Never once have I wished that my parents would have placed me for adoption because an adoptive family would have given me 'more'. I had my family of birth. We lived through tough times. We were a family.
I was so hung up on the idea that a child HAD to have two married parents to have the best life. I gave no value to idea that I could do it, and maybe someday she would have two married parents. I was tired, pregnant and completely overwhelmed. Not the best time to be making an irrevocable decision. A decision that I did not know all of the ramifications of.
I could go on about this conversation, and I plan to explore it more one day. But for right now, I think Laurie stated best in a comment on Susie's blog. These are the words I couldn't seem to convey to BF last night.
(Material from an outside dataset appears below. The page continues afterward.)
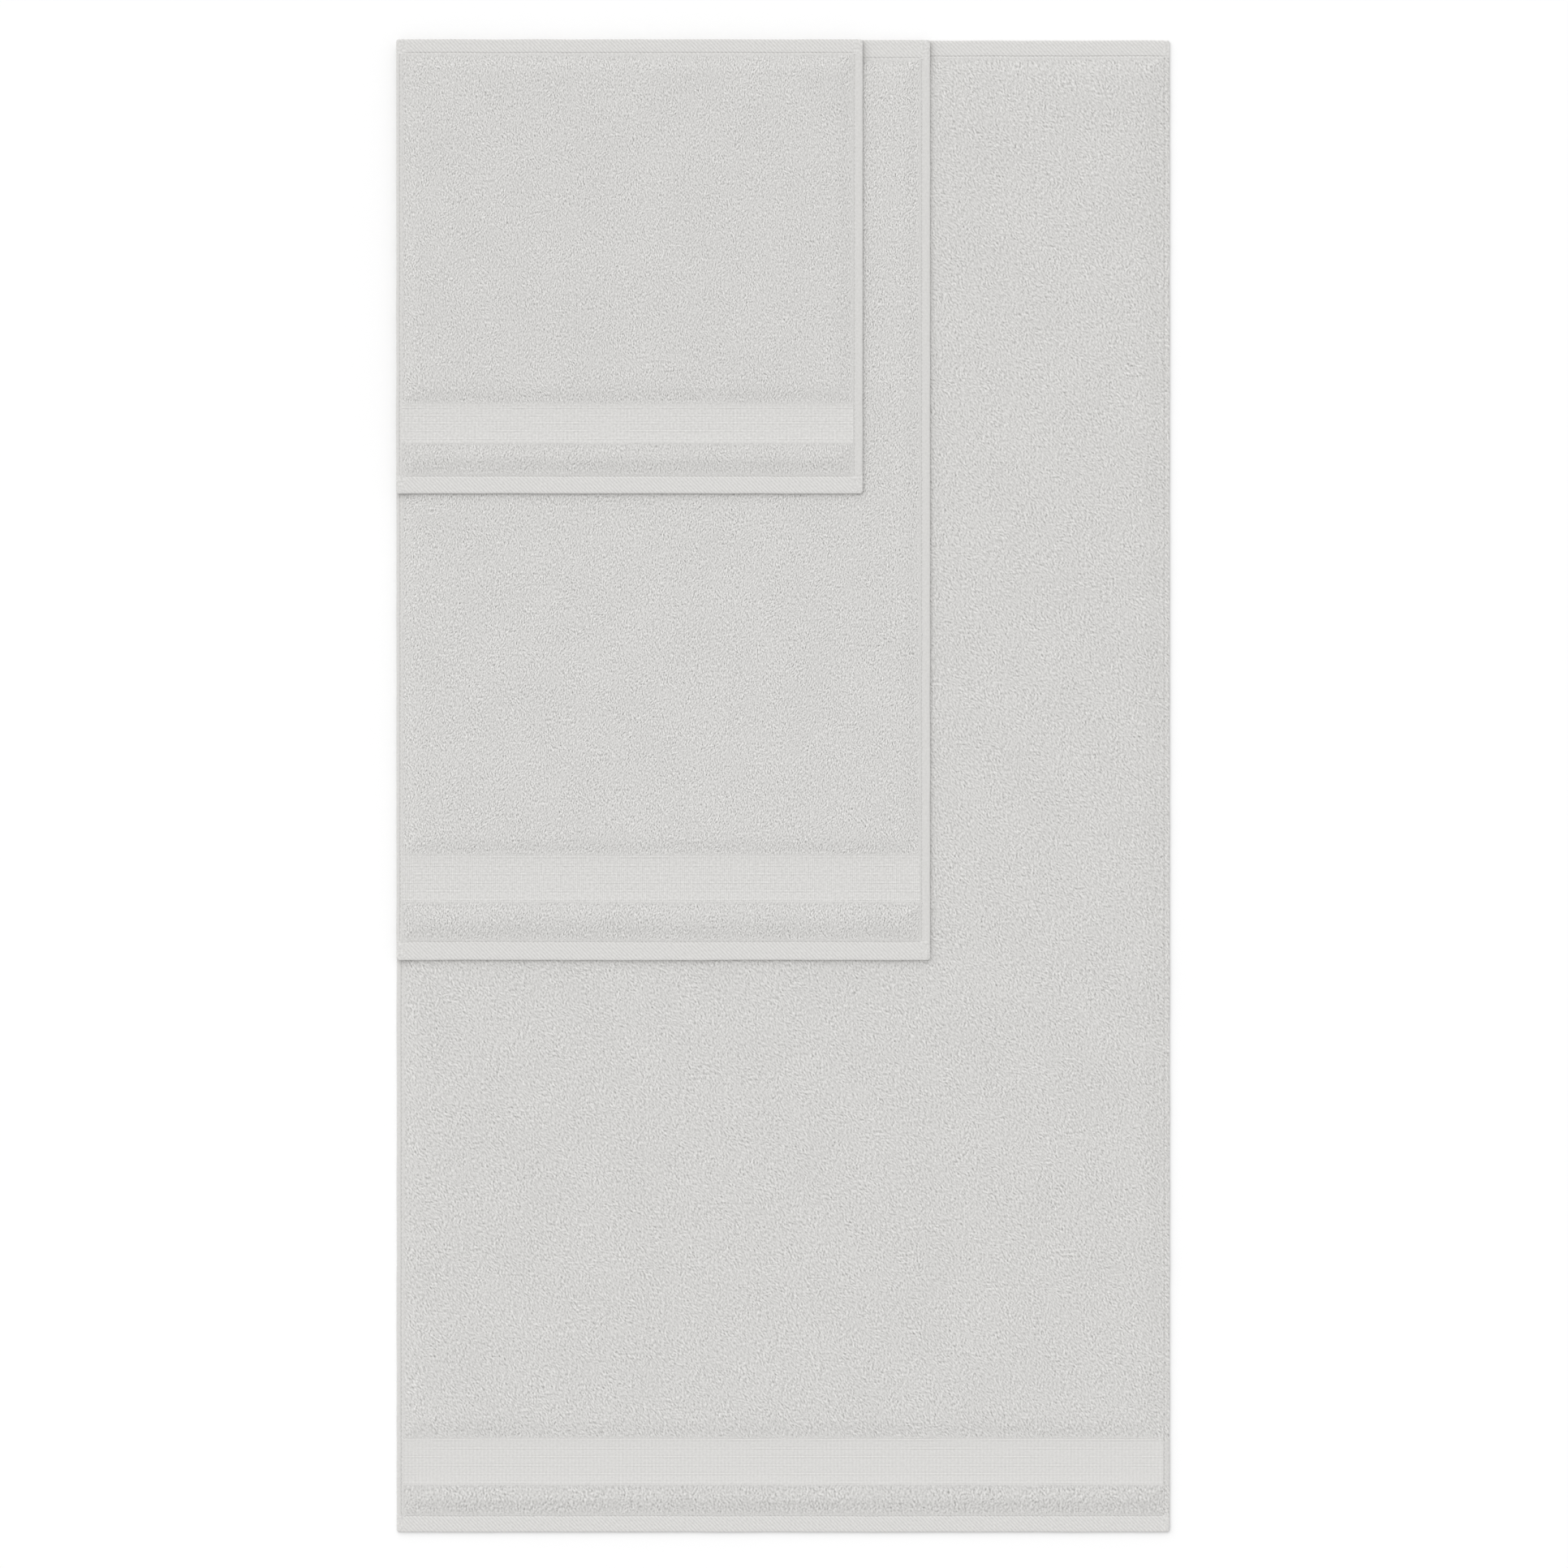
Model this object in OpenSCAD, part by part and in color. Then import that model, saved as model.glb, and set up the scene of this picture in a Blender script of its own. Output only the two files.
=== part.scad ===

(Laurie is speaking of her son who is now an adult.)
"Over the last two weeks, I have had this thought running through my mind. My adoption experience and his adoption experience are different. Yes, we both suffered a loss, but his life got filled up with time spent growing up, having his heart filled with love, experiencing things for the first time, becoming his own person.
My adoption experience started when I was almost an adult. It was filled with loss and grief that I fully understood as a person with mature feelings. I had a hole in my soul that no one could fill and I could not let go of. I tried to fill it with the wrong things sometimes, I told him this, too.
For me, the depth of my pain is directly correlated to the depth of my love for him."